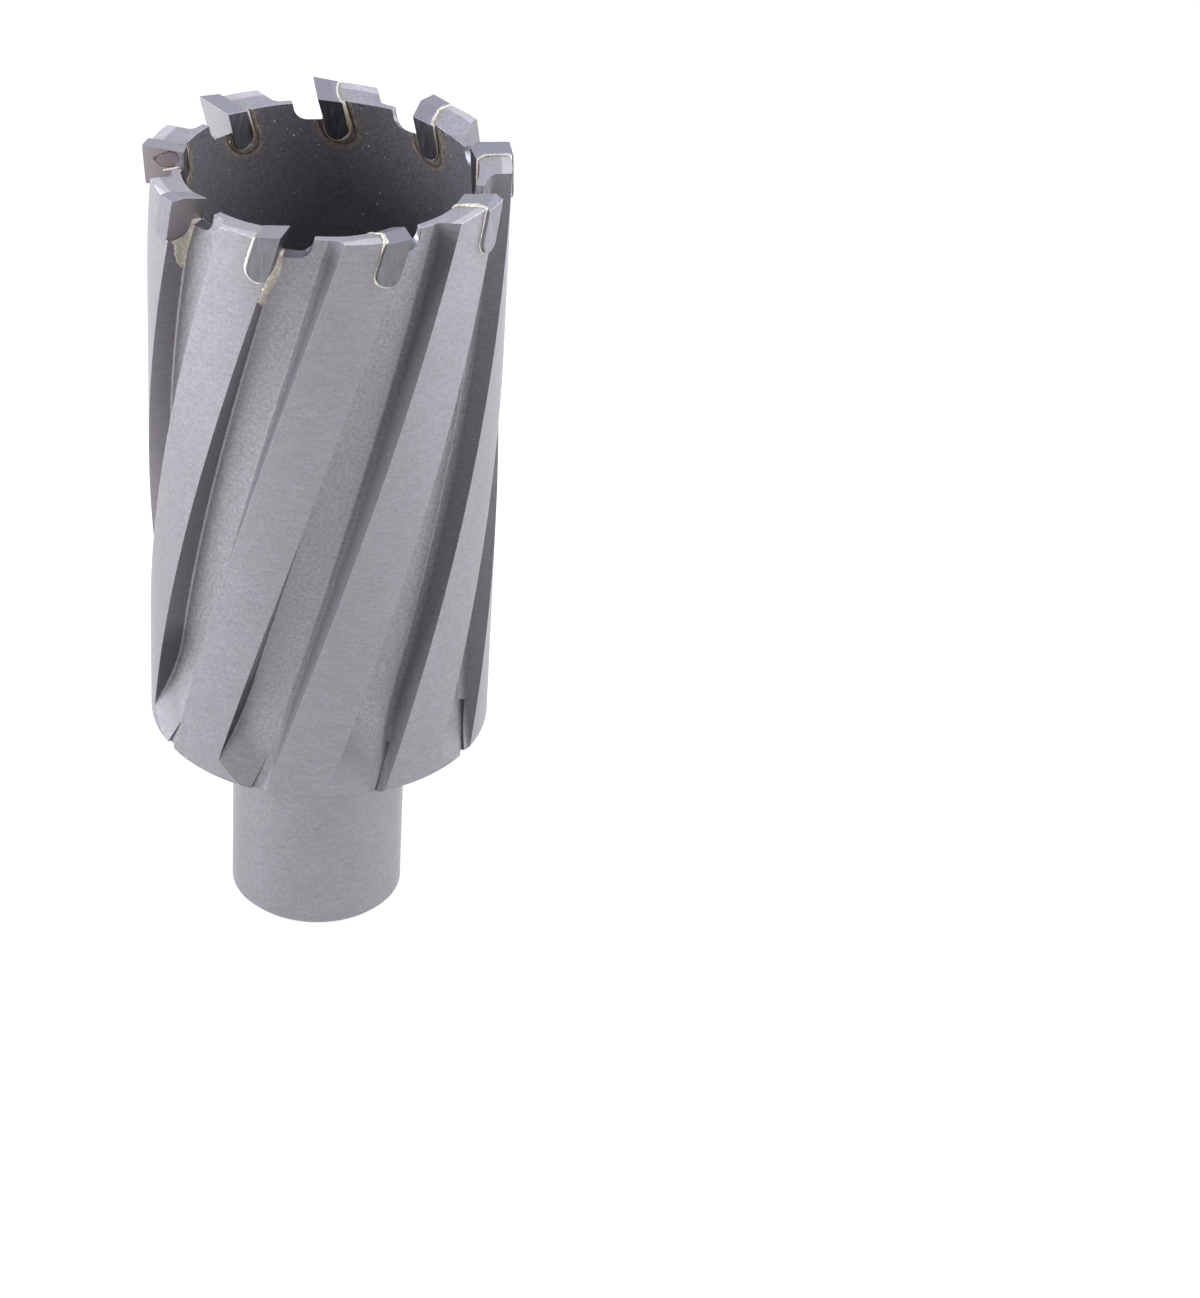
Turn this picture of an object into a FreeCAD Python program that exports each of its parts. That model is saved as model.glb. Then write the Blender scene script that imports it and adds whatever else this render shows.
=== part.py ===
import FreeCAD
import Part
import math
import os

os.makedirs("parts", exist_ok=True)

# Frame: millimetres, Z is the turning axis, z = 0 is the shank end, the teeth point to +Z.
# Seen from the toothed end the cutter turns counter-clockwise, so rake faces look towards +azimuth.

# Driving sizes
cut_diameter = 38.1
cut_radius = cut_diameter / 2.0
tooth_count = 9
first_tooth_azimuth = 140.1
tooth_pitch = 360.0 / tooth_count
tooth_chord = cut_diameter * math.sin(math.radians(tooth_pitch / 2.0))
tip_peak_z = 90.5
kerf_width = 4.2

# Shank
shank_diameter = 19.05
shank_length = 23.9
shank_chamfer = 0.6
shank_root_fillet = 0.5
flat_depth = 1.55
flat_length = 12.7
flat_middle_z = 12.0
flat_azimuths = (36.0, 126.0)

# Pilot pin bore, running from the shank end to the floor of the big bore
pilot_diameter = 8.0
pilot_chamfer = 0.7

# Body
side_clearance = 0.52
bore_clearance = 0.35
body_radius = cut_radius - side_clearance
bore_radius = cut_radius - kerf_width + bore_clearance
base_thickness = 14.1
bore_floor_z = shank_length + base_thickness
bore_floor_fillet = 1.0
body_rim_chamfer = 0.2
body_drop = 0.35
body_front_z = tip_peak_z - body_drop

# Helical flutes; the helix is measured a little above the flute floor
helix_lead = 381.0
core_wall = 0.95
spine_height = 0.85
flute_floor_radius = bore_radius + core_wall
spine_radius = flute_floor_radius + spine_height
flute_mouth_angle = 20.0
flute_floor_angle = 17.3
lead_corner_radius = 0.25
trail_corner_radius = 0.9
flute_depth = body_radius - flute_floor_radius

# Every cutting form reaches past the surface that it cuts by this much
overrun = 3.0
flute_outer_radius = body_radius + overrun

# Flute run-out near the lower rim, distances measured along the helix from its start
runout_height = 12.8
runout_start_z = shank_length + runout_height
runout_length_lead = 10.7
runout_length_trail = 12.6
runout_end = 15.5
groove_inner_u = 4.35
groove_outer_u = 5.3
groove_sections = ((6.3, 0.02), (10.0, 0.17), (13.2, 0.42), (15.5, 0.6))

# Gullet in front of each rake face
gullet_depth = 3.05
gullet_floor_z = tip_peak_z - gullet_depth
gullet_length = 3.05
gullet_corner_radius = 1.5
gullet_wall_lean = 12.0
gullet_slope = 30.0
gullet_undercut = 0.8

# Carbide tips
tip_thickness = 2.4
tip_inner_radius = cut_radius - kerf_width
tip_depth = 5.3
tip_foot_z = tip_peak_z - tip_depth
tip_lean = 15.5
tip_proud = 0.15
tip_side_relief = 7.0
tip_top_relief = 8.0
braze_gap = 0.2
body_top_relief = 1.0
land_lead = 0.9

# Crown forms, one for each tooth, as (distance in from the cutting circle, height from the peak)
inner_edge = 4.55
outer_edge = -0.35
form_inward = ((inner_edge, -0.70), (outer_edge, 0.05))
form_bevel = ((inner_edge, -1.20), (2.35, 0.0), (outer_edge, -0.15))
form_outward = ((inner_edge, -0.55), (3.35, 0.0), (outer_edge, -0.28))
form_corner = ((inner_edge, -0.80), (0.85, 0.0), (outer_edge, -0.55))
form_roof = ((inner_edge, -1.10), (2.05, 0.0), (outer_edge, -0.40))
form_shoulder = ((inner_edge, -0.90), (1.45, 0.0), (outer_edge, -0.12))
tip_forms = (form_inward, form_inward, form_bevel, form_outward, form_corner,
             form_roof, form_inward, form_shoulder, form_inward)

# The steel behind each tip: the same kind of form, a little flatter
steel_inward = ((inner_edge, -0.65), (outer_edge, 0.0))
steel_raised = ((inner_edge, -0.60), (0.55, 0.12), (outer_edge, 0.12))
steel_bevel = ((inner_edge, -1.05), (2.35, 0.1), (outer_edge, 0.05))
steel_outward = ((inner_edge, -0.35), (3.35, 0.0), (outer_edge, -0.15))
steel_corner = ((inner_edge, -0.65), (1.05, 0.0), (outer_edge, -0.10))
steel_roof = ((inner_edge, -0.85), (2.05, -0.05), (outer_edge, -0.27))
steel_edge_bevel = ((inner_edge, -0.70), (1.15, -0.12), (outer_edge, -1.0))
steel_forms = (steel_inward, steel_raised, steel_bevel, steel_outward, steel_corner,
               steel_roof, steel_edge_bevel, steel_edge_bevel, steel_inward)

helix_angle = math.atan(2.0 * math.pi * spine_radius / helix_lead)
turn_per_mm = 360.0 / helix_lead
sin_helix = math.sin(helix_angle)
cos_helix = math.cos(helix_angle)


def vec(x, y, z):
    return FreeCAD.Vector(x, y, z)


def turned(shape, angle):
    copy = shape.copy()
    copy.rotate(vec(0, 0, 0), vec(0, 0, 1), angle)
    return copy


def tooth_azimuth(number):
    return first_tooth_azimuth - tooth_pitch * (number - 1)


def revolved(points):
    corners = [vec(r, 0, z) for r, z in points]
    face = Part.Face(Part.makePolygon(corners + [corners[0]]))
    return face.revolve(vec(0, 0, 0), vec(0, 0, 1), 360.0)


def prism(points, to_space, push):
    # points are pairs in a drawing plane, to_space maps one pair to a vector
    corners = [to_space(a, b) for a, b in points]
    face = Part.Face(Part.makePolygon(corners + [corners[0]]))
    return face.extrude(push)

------

## WHAT TO WORK ON
Reproduce the complete set of lines precisely as supplied.

## SOLVED PROBLEM
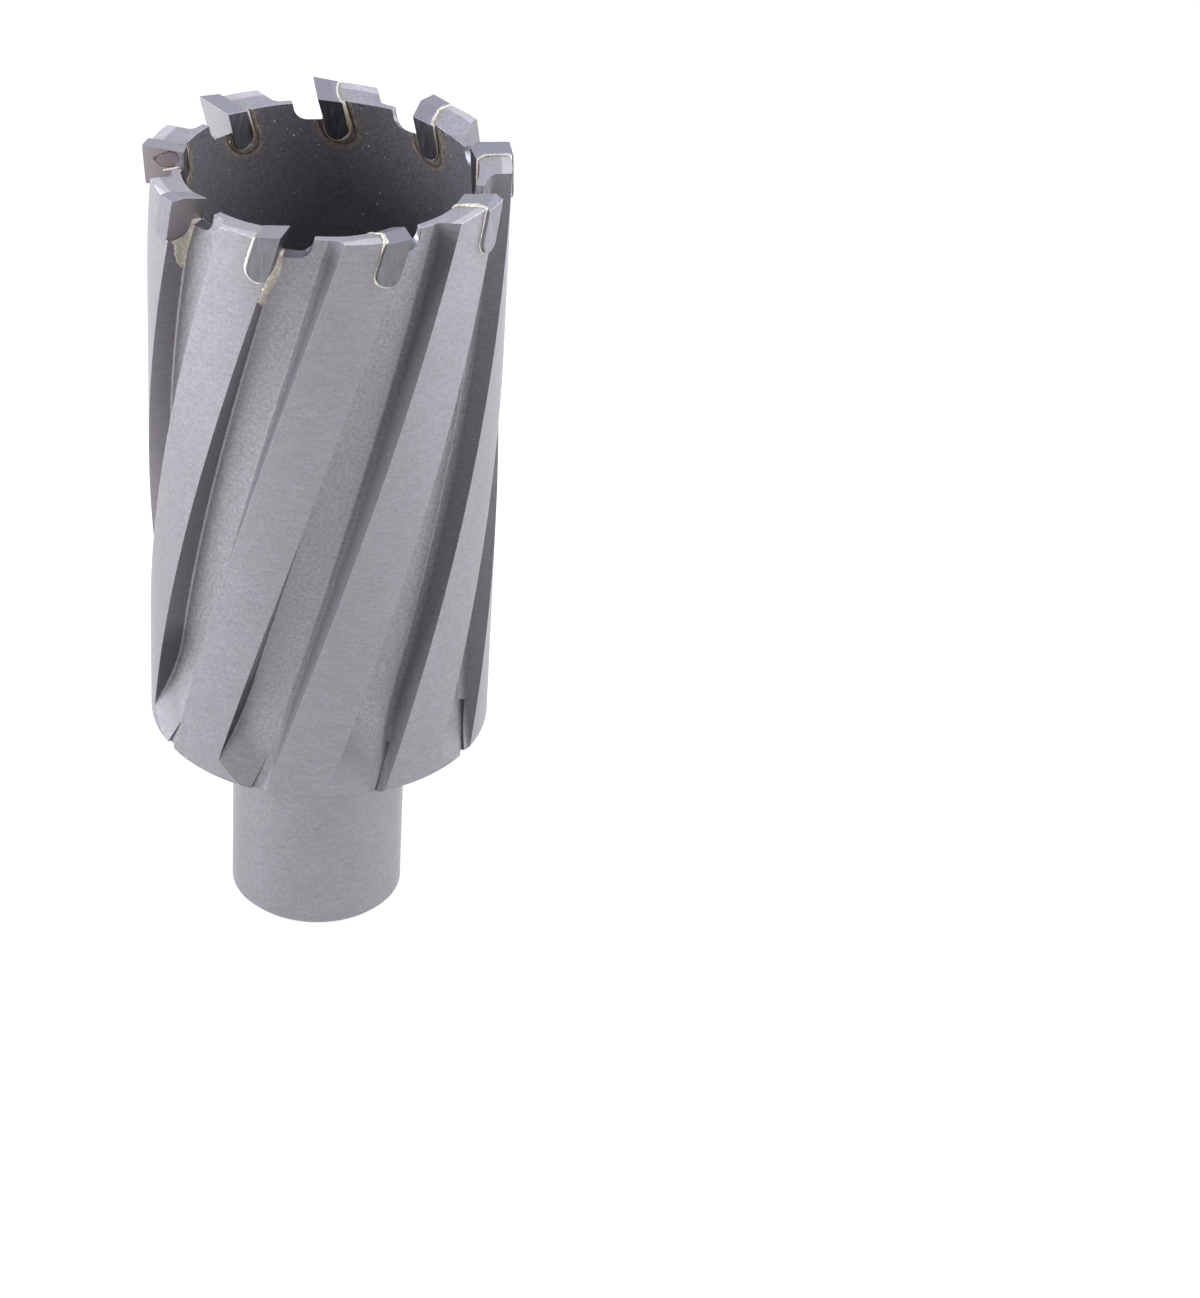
Turn this picture of an object into a FreeCAD Python program that exports each of its parts. That model is saved as model.glb. Then write the Blender scene script that imports it and adds whatever else this render shows.
=== part.py ===
import FreeCAD
import Part
import math
import os

os.makedirs("parts", exist_ok=True)

# Frame: millimetres, Z is the turning axis, z = 0 is the shank end, the teeth point to +Z.
# Seen from the toothed end the cutter turns counter-clockwise, so rake faces look towards +azimuth.

# Driving sizes
cut_diameter = 38.1
cut_radius = cut_diameter / 2.0
tooth_count = 9
first_tooth_azimuth = 140.1
tooth_pitch = 360.0 / tooth_count
tooth_chord = cut_diameter * math.sin(math.radians(tooth_pitch / 2.0))
tip_peak_z = 90.5
kerf_width = 4.2

# Shank
shank_diameter = 19.05
shank_length = 23.9
shank_chamfer = 0.6
shank_root_fillet = 0.5
flat_depth = 1.55
flat_length = 12.7
flat_middle_z = 12.0
flat_azimuths = (36.0, 126.0)

# Pilot pin bore, running from the shank end to the floor of the big bore
pilot_diameter = 8.0
pilot_chamfer = 0.7

# Body
side_clearance = 0.52
bore_clearance = 0.35
body_radius = cut_radius - side_clearance
bore_radius = cut_radius - kerf_width + bore_clearance
base_thickness = 14.1
bore_floor_z = shank_length + base_thickness
bore_floor_fillet = 1.0
body_rim_chamfer = 0.2
body_drop = 0.35
body_front_z = tip_peak_z - body_drop

# Helical flutes; the helix is measured a little above the flute floor
helix_lead = 381.0
core_wall = 0.95
spine_height = 0.85
flute_floor_radius = bore_radius + core_wall
spine_radius = flute_floor_radius + spine_height
flute_mouth_angle = 20.0
flute_floor_angle = 17.3
lead_corner_radius = 0.25
trail_corner_radius = 0.9
flute_depth = body_radius - flute_floor_radius

# Every cutting form reaches past the surface that it cuts by this much
overrun = 3.0
flute_outer_radius = body_radius + overrun

# Flute run-out near the lower rim, distances measured along the helix from its start
runout_height = 12.8
runout_start_z = shank_length + runout_height
runout_length_lead = 10.7
runout_length_trail = 12.6
runout_end = 15.5
groove_inner_u = 4.35
groove_outer_u = 5.3
groove_sections = ((6.3, 0.02), (10.0, 0.17), (13.2, 0.42), (15.5, 0.6))

# Gullet in front of each rake face
gullet_depth = 3.05
gullet_floor_z = tip_peak_z - gullet_depth
gullet_length = 3.05
gullet_corner_radius = 1.5
gullet_wall_lean = 12.0
gullet_slope = 30.0
gullet_undercut = 0.8

# Carbide tips
tip_thickness = 2.4
tip_inner_radius = cut_radius - kerf_width
tip_depth = 5.3
tip_foot_z = tip_peak_z - tip_depth
tip_lean = 15.5
tip_proud = 0.15
tip_side_relief = 7.0
tip_top_relief = 8.0
braze_gap = 0.2
body_top_relief = 1.0
land_lead = 0.9

# Crown forms, one for each tooth, as (distance in from the cutting circle, height from the peak)
inner_edge = 4.55
outer_edge = -0.35
form_inward = ((inner_edge, -0.70), (outer_edge, 0.05))
form_bevel = ((inner_edge, -1.20), (2.35, 0.0), (outer_edge, -0.15))
form_outward = ((inner_edge, -0.55), (3.35, 0.0), (outer_edge, -0.28))
form_corner = ((inner_edge, -0.80), (0.85, 0.0), (outer_edge, -0.55))
form_roof = ((inner_edge, -1.10), (2.05, 0.0), (outer_edge, -0.40))
form_shoulder = ((inner_edge, -0.90), (1.45, 0.0), (outer_edge, -0.12))
tip_forms = (form_inward, form_inward, form_bevel, form_outward, form_corner,
             form_roof, form_inward, form_shoulder, form_inward)

# The steel behind each tip: the same kind of form, a little flatter
steel_inward = ((inner_edge, -0.65), (outer_edge, 0.0))
steel_raised = ((inner_edge, -0.60), (0.55, 0.12), (outer_edge, 0.12))
steel_bevel = ((inner_edge, -1.05), (2.35, 0.1), (outer_edge, 0.05))
steel_outward = ((inner_edge, -0.35), (3.35, 0.0), (outer_edge, -0.15))
steel_corner = ((inner_edge, -0.65), (1.05, 0.0), (outer_edge, -0.10))
steel_roof = ((inner_edge, -0.85), (2.05, -0.05), (outer_edge, -0.27))
steel_edge_bevel = ((inner_edge, -0.70), (1.15, -0.12), (outer_edge, -1.0))
steel_forms = (steel_inward, steel_raised, steel_bevel, steel_outward, steel_corner,
               steel_roof, steel_edge_bevel, steel_edge_bevel, steel_inward)

helix_angle = math.atan(2.0 * math.pi * spine_radius / helix_lead)
turn_per_mm = 360.0 / helix_lead
sin_helix = math.sin(helix_angle)
cos_helix = math.cos(helix_angle)


def vec(x, y, z):
    return FreeCAD.Vector(x, y, z)


def turned(shape, angle):
    copy = shape.copy()
    copy.rotate(vec(0, 0, 0), vec(0, 0, 1), angle)
    return copy


def tooth_azimuth(number):
    return first_tooth_azimuth - tooth_pitch * (number - 1)


def revolved(points):
    corners = [vec(r, 0, z) for r, z in points]
    face = Part.Face(Part.makePolygon(corners + [corners[0]]))
    return face.revolve(vec(0, 0, 0), vec(0, 0, 1), 360.0)


def prism(points, to_space, push):
    # points are pairs in a drawing plane, to_space maps one pair to a vector
    corners = [to_space(a, b) for a, b in points]
    face = Part.Face(Part.makePolygon(corners + [corners[0]]))
    return face.extrude(push)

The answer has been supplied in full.